Tourists are only allowed to visit certain sites
and most of these only if accompanied by a
Pargue National Galapagos Guide (which you will
have with our tours). The other three percent is
privately owned by “Colonial Permanentes”
(permanent colonials). There are more than
twenty thousand people living on the islands, working in tourism, fishing, farming and
science. Everyone in Ecuador wants to live in
the Galapagos. In order to control this, in 1994
Ecuador passed laws restricting access to the
Galapagos. Only colonial permanents and their
heirs can own property or businesses here. And
no visitor without special permission can stay
more than three months. However, businesses
outside the Galapagos or even Ecuador can
contract and form a business with a colonial permanente owning a percent of the business for
the use of their title, usually an insignificant
percentage and some existing businesses at the
time the law was passed were allowed to remain.

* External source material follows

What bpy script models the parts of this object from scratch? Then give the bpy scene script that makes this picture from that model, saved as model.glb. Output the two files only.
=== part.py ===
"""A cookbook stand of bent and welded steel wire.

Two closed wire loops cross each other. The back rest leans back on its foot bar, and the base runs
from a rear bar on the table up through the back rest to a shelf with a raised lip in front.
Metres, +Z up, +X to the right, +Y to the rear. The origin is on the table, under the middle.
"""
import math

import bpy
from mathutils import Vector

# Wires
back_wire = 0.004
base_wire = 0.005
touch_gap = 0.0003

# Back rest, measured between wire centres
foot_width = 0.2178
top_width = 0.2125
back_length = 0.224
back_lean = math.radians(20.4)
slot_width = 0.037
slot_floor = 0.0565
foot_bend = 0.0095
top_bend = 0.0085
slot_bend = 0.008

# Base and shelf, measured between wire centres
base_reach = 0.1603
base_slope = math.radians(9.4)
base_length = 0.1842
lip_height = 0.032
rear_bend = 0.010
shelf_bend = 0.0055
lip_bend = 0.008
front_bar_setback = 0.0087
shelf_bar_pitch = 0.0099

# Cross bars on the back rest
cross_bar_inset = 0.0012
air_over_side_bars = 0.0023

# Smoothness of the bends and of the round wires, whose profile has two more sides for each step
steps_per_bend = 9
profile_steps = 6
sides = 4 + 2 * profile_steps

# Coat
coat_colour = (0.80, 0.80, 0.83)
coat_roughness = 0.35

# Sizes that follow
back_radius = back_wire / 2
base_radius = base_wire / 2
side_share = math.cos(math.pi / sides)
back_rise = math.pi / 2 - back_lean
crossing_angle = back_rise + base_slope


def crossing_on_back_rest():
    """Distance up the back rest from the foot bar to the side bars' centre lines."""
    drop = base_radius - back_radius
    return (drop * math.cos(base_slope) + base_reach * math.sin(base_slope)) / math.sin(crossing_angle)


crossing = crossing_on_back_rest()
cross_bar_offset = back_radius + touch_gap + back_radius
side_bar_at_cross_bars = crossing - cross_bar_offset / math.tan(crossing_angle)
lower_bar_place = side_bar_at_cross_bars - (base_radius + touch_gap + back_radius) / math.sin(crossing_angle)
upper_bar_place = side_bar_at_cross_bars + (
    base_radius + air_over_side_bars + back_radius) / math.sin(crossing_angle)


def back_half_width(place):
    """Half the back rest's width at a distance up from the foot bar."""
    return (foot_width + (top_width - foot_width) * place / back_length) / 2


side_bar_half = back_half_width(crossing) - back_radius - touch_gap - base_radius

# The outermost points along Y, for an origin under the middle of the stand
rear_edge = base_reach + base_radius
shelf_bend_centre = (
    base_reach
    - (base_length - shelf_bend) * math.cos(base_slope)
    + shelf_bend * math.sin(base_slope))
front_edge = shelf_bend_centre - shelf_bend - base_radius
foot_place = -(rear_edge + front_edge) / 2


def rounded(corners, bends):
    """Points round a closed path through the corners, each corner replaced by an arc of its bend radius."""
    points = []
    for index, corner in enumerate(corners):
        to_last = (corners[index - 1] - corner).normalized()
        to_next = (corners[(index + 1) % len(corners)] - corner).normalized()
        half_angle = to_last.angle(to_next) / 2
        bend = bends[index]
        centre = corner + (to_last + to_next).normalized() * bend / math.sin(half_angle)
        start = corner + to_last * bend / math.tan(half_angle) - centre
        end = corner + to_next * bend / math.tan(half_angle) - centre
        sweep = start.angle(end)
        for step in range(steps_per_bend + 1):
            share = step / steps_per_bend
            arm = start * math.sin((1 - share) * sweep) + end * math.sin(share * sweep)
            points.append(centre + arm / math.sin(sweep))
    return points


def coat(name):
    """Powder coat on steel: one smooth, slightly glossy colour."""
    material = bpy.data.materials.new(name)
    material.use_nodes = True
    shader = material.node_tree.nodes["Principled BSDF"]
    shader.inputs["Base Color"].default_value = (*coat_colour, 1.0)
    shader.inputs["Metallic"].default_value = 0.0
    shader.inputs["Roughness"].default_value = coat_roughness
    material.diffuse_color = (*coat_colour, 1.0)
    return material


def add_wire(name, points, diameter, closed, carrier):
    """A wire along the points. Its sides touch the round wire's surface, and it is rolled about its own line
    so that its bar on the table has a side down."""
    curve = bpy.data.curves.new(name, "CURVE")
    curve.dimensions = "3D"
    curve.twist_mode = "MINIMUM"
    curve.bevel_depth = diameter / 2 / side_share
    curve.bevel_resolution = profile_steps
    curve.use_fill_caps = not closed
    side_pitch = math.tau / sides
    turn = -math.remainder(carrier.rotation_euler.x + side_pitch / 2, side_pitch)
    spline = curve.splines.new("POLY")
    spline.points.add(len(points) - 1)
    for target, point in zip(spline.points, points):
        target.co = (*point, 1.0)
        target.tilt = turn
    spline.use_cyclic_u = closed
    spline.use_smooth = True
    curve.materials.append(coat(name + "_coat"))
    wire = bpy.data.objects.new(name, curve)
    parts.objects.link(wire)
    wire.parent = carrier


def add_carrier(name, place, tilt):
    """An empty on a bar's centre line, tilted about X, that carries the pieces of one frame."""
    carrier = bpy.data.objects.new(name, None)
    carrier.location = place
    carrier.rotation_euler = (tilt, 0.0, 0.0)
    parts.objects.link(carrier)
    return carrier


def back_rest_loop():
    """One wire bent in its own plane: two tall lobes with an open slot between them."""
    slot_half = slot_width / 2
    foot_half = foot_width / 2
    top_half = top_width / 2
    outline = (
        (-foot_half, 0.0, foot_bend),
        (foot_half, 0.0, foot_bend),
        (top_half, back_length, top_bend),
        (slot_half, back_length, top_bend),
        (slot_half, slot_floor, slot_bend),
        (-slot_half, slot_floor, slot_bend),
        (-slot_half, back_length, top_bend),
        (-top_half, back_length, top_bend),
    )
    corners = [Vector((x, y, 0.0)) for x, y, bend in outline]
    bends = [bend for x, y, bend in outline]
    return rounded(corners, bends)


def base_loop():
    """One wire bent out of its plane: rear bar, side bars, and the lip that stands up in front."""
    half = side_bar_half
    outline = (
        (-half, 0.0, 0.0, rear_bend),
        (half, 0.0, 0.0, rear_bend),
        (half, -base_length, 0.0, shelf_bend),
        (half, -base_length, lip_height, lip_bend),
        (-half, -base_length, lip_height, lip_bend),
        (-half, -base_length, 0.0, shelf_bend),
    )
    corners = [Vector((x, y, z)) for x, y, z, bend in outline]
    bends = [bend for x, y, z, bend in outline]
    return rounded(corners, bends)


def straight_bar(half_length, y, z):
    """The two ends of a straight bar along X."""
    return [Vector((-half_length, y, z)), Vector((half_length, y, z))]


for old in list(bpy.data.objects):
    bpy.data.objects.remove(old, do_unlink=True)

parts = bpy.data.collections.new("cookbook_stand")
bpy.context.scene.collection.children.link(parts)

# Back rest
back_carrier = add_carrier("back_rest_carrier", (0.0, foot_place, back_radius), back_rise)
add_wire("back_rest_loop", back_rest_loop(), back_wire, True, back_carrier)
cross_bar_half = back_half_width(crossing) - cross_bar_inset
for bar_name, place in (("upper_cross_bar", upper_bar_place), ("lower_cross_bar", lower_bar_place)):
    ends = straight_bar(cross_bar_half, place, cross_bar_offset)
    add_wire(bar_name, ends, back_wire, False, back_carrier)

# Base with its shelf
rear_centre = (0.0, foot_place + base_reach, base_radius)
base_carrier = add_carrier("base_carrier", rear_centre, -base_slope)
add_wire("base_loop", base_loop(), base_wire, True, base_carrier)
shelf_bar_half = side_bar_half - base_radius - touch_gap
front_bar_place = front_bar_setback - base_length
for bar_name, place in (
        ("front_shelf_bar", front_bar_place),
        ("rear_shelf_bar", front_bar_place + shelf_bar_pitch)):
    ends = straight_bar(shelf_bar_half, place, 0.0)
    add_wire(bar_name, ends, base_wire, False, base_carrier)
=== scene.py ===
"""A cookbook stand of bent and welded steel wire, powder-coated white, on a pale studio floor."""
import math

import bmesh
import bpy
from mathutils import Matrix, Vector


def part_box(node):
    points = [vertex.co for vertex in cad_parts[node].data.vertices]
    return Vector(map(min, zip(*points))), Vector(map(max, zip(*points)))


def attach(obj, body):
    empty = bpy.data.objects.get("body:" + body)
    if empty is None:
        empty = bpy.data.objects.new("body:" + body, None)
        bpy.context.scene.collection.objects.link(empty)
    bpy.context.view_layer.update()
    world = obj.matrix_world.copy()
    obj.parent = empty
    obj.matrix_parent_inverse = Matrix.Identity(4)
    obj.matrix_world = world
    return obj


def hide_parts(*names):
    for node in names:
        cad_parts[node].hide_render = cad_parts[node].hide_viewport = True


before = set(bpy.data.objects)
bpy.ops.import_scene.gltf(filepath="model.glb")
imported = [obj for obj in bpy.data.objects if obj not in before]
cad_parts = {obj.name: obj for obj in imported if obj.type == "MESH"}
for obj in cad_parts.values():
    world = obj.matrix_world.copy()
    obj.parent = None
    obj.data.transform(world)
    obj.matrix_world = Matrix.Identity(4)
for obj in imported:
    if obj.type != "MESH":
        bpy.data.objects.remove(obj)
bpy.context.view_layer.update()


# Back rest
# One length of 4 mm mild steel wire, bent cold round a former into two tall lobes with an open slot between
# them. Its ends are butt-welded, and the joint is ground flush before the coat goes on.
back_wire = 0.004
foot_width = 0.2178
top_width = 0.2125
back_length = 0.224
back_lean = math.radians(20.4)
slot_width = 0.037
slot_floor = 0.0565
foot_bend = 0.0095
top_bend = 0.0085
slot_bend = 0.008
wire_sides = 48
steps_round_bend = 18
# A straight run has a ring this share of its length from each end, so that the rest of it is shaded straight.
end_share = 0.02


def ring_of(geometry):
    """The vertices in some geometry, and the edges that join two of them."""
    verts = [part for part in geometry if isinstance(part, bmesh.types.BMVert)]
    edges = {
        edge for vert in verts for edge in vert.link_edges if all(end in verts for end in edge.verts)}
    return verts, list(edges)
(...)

Most of the cruise ships fall into this
category.
The
largest industry in Ecuador as a whole is
petroleum, the second largest is agriculture and
the third, tourism. The Galapagos Islands alone
account for more than 20% of the tourism
revenue. Of the total tourism dollars spent in
the Galapagos less than five percent is touched
by the people who live there. The rest of it
ends up in the hands of foreign or mainland
owned travel agencies and cruise ships. Mostly
what the people here see is the tourists and
tourist’s dollars passing through their small
towns behind the protective glass of buses and
out to cruise ships, owned largely by people or
companies who have no direct connection to the
Galapagos except as a source of income. This was
planned. In the early nineteen sixties a study
was done, a debate ensued and a conclusion
reached that the best way to protect the
Galapagos was to keep the tourists on boats. The
boats could be easily monitored, the privately
owned parts of the islands themselves would not
be further developed and at the time when the
native population was less than five thousand,
it was a good plan.
Fast forward forty years to these islands with a
population of more than twenty thousand and a
tax base insufficient to maintain basic
infrastructure. How did this happen? Two major
factors: The first was a fishing boom that
occurred when it was discovered the Japanese
would pay a fortune for sea cucumbers, which we
had “up the yin yang”. At that point there were
no laws restricting people from immigrating here
so there was a “gold rush” of fishermen from the
mainland arriving here and many of them did get
rich. The sea cucumbers were of course
decimated. The second major factor was a period
of ten years in which Ecuador had eight
presidents, all pro-business meaning their own.
There were plans to turn the Galapagos into a
Waikiki South and indiscriminant selling of cruise
tour licenses. The National Park and state
government had no clear directives. The islands
were full of illegal residents arriving from the
continent to find better paying jobs. When I
arrived here in 2002 the islands relied
heavily
on foreign aid to maintain and develop sewer,
water and electrical needs. In the photo left is
a Spanish engineer, his wife and ourselves. He
spent years trying to work with local farmers
and eventually successfully built a recycling
plant for all the garbage generated here. Spain
paid him for his work and all of the costs of
the recycling trash/dump. He left here two years
ago tired and disgusted with the Ecuadorian
government and the people here. Now we have a
new president, immensely popular, likely to
serve his entire term and perhaps a second who
has made the protection of the Galapagos one of
his first priorities. This has brought some
stability and hope for the future. He has taken
on the illegal residents problem, taken steps to
actually limit the number of tourists arriving
here and has placed control over most of the
major decisions made regarding the Galapagos in
Quito. With the depletion of the commercial
fisheries and stronger law enforcement to
protect what is left of them, the island
population now lacks a strong economic base.
The lack of a strong economic base has resulted
in infrastructure problems such as poor water
supply, untreated sewage being dumped directly
into the sea, trash is regularly burned and
economically based problems such as poaching of
depleted fish species and lack of care for the
immediate environment.
Land
based tours by Galapagenian operators such as
ourselves bring tourist dollars directly to the
people who actually are the custodians of the
islands, offers the people a stronger local
economy in which their families can make a
living, moves the economy away from the non
sustainable fishing base to the sustainable base
of tourism. Your tourist dollars go directly to
pay local guides, hotels, cab drivers,
restaurants, etc. and their taxes go to
improving local infrastructure.
For the tourists, land based tours bring them in
direct contact with the reality that is the
Galapagos (as opposed to passing a week with
other tourists in the confines of a cruise
ship). Our experience is that most people
visiting here prefer and are better served with
a land based tour, augmented with short boat
trips. We offer the option. Simply by choosing
to visit the Galapagos with us, you can help
bring about economic and environmental changes
that benefit the people living on the islands
and the future of the islands themselves.
Tid Bits:
●Here in San Cristobal, it wasn’t until 1990
that electricity was provided more than ten
hours a day.
●Very few people arrive in the Galapagos by
boat.
●There are no international airports here, the
runways are too small.
●There are two “major” airports, one here in San
Cristobal and the largest of the two is on
Baltra which services Santa Cruz and Pureto
Aroyo. There is a third small airport on Isabela.